Condono edilizio, ampliamento, oblazione e silenzio assenso: nuova sentenza del Consiglio di Stato

Consiglio di Stato: “Le opere abusive, oggetto del condono, accrescono la ricettività dell’edificio esistente, incrementando il peso insediativo. È pertanto non solo giustificata ma addirittura dovuta la richiesta del contributo di costruzione maggiore, per compensare l’effettivo incremento del carico urbanistico che nella ristrutturazione non c’è, o, comunque, non è apprezzabile”

di Giorgio Vaiana - 22/06/2021

Una richiesta di condono edilizio presentata ai sensi della Legge 24 novembre 2003, n. 326 (terzo condono edilizio), una deliberazione del Comune che ha qualificato l’istanza non come “ristrutturazione” ma come “nuova costruzione” con conseguente ricalcolo dell’oblazione, la formazione del silenzio assenso e un sentenza emessa dal TAR. C’è davvero di tutto nell’interessante sentenza n. 4499/2021 con cui il Consiglio di Stato ci consente di approfondire un argomento evergreen dell’edilizia: il condono.

Da deposito a locale con persone

Si tratta di una vicenda di quasi 20 anni fa. Il proprietario di un immobile aveva chiesto il condono edilizio per i lavori eseguiti sulla porzione sotterranea della struttura, trasformata da deposito a locale con la possibilità di accogliere persone nell'attività commerciale. L'uomo ha sostenuto la tesi della formazione del silenzio-assenso sul condono e ha contestato la cifra, a suo dire spropositata, delle tariffe relative agli oneri di concessione. Per il Tar ha ragione l'uomo, qualificando l'intervento non come nuova costruzione e quindi con il pagamento degli oneri, ma come semplice ristrutturazione. Spiegando pure che in un intervento di ristrutturazione si può determinare un aumento di volume. Il Comune sostiene un'altra tesi.

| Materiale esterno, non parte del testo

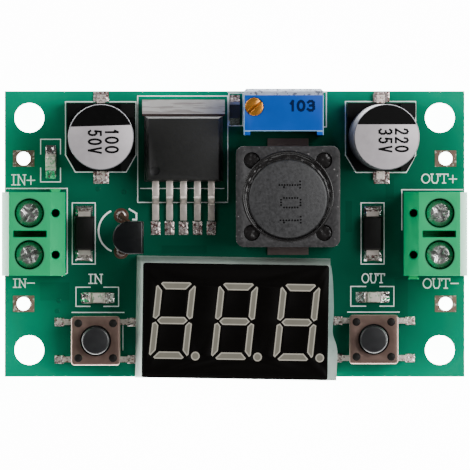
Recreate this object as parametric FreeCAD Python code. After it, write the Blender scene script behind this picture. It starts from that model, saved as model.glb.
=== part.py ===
import FreeCAD, Part
import math
import os

# Step-down converter module with a three-digit voltage display.
# All sizes are in millimetres. The origin is the centre of the mounting holes on the
# board's underside, +X points from the input terminal to the output terminal, +Y to the
# capacitors' edge and +Z up out of the component side.

Vector = FreeCAD.Vector

# Board
BOARD_LENGTH = 56.0
BOARD_WIDTH = 34.8
BOARD_THICKNESS = 1.6
MOUNT_INSET_X = 3.0
MOUNT_INSET_Y = 3.25
MOUNT_HOLE_RADIUS = 1.8
COPPER_THICKNESS = 0.05
PIN_REACH_BELOW = 1.6
PIN_HOLE_CLEARANCE = 0.1
SOLDER_CONE_HEIGHT = 0.9
SOLDER_RING = 0.45
SOLDER_TIP_SPREAD = 0.09
SOLDER_SIDES = 6

# Bare pads for soldered wires
WIRE_PAD_INSET = 2.3
WIRE_PAD_TOP_Y = 9.18
WIRE_PAD_BOTTOM_Y = -8.51
WIRE_PAD_LENGTH = 2.6
WIRE_PAD_WIDTH = 2.0
WIRE_HOLE_RADIUS = 0.82

# Electrolytic capacitors in surface-mount cans
CAN_RADIUS = 4.0
CAN_TOP = 10.2
CAN_EDGE = 0.25
CAN_BEAD_DEPTH = 0.35
CAN_BEAD_HALF_WIDTH = 0.45
CAN_BEAD_ABOVE_SEAT = 1.85
CAN_SEAT_SIDE = 8.3
CAN_SEAT_FLOOR = 0.9
CAN_POST_TOP = 2.0
CAN_POST_CUT_HALF = 2.4
CAN_CHAMFER_X = 1.1
CAN_CHAMFER_Y = 1.9
CAN_CLEARANCE = 0.05
CAN_LEAD_WIDTH = 1.0
CAN_LEAD_THICKNESS = 0.2
CAN_LEAD_INNER = 1.2
CAN_LEAD_BEYOND = 1.0
CAN_STUB_SIDE = 0.6
CAN_STUB_Y = 1.6
CAN_SOLDER_WIDTH = 1.8
CAN_SOLDER_HEIGHT = 0.12
CAN_SOLDER_START = 4.25
INPUT_CAN_X = -16.28
INPUT_CAN_Y = 11.8
OUTPUT_CAN_X = 17.77
OUTPUT_CAN_Y = 11.8
OUTPUT_CAN_LEAN = 4.3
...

Speciale Testo Unico Edilizia

Ristrutturazione, ampliamento o nuova edificazione

I legali difensori dell'amministrazione comunale, spiegano la differenza tra gli interventi di ristrutturazione e quelli di ampliamento o nuova edificazione. La ristrutturazione, pur modificando in modo anche radicale l’edificio preesistente, non incrementa in modo significativo il carico urbanistico indotto dall’edificio originario e quindi non incide sull’indice di edificabilità del lotto. Mentre, aggiunge il Comune appellante, l’intervento di ampliamento o nuova edificazione è ammissibile solo quando il lotto disponga di una potenzialità edificatoria residua, poiché le opere accrescono la ricettività dell’edificio esistente; lo rendono idoneo ad ospitare un maggior numero di abitanti/utenti con incremento del peso insediativo: sicché l’intervento di ampliamento è assoggettato a un contributo di costruzione maggiore rispetto a quello previsto per l’intervento di ristrutturazione edilizia. E ai giudici del consiglio di Stato questa tesi piace.

L'ampliamento contestato

L'opera originaria era di 30 mq. I lavori hanno aumentato le dimensioni di oltre 44 mq. E hanno ragione i legali dell'amministrazione, secondo i giudici del consiglio di Stato, a sostenere che le opere realizzate abusivamente "accrescono la ricettività dell’edificio esistente, incrementando il peso insediativo". Pertanto, aggiungono i giudici, "non solo è giustificata, ma addirittura dovuta la richiesta del contributo di costruzione maggiore, per compensare l’effettivo incremento del carico urbanistico che – va sottolineato – nella ristrutturazione non c’è, o, comunque, non è apprezzabile". Vero è, dicono i giudici, che il DPR 380/2001 (c.d. Testo Unico Edilizia) "ammette la possibilità per gli interventi con ristrutturazione edilizia, di modifiche e non di incrementi di volumi e di superfici, coerentemente con l’esigenza di evitare che il carico urbanistico dell’edificio venga incrementato in mancanza d’indice di edificabilità residuo". Ma, in ogni caso, le modifiche della volumetria e della superficie "devono essere minimali e marginali rispetto all’intervento di ristrutturazione, altrimenti si ricade nell’ampliamento, come è accaduto nel caso in esame". Quindi il comune ha legittimamente individuato l'intervento come abusivo e chiesto il contributo previsto dal Testo Unico Edilizia. Che ora l'uomo dovrà versare. Il ricorso è stato dunque accolto.